Early on, Nemona gained a reputation among the community for being a stalker of the player-character, though she was generally well received by them. Game Rant writer Joshua Duckworth noted how Nemona trended on Twitter, with suggestions that Nemona's obsessions with battles was a sign of neurodiversity. Inside Games writer Oonappa discussed how she has been described as "too battle-crazy" due to her love of battles. They expressed surprise to see the official Pokémon Twitter account acknowledge her battle-crazy style in a tweet encouraging people to battle 24 hours a day, seven days a week, 365 days a year. Her appearance in the Pokémon Horizons: The Series anime series was met with excitement by fans of the series. Engadget writer Sam Rutherford described her as a "big sister" type character, comparing her positively to the character Hop from Pokémon Sword and Shield, finding her more likable and helpful. Writer Sawasdee Otsuka also described her as a big sister type of character, discussing how her interest in battles has drawn comparisons to the character Hisoka Morow from Hunter × Hunter, and arguing that their obsession with combat are similar. They also expressed interest in seeing how Nemona would be depicted, describing her as a new take on a rival in Pokémon. Fellow Inside Games writer Chappurin discussed how their initial impression was to view her as a big sister type. They noted that this assessment was correct, but they did not expect just how obsessed with Pokémon battles she would be, also comparing her to Hisoka. The challenge Nemona posed in The Teal Mask was discussed by Automaton writer Kosuke Takenaka, who noted how quickly Nemona was able to get strong Pokémon in that DLC.

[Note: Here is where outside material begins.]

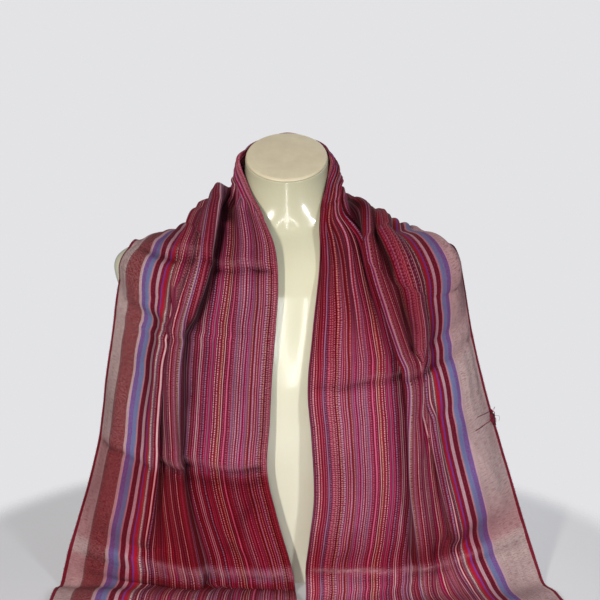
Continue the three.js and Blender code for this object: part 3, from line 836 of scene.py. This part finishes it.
# How deep each point lies in a pleat or a crease, where little light comes
reach_columns = 8
deep_pleat = 14
padded = np.pad(heights, ((0, 0), (reach_columns, reach_columns)), mode="edge")
higher = np.max([padded[:, k:k + heights.shape[1]] for k in range(2 * reach_columns + 1)], axis=0)
shade_places = (-left_reach, -480, -300, 0, 300, 380, 640, right_reach)
shade_strengths = (0.4, 0.45, 1, 1, 1, 0.45, 0.35, 0.35)
sunk = np.clip((higher - heights) / deep_pleat, 0, 1) ** 1.3
sunk *= np.interp(grid_at, shade_places, shade_strengths)
sunk += np.clip(-crease_depths(grid_at, upper_edges, creases) / 6, 0, 0.6) * (1 - on_table)
sunk = np.clip(sunk + crease_depths(grid_at, upper_edges, shades), 0, 1)
rubbed = np.clip(crease_depths(grid_at, upper_edges, rubs), 0, 1)
under_layer = ((0, 0), (0, under_columns))
carry(scarf, "sunk", np.pad(sunk, under_layer))
carry(scarf, "rubbed", np.pad(rubbed, under_layer))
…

4gamer's guest author for their series of irregular autobiographical essays on games that have inspired queer gamers, Norihito Kodota, attempted to analyze the game through a queer lens to explain why he found Scarlet and Violet and some of their elements queer-friendly, broadly using this term to describe any people "who differ from the accepted norm." Writing specifically about Nemona as a significant character in the game, they emphasized how they felt the player's in-game rivalry with her felt more like an equal rivalry than the "competitive rivalry" of a male-dominated society. Commenting on the game's treatment of the concept of "rival," Kodota also suggested that if the player plays a female protagonist, their relationship with Nemona could be read as a sisterhood or queer relationship.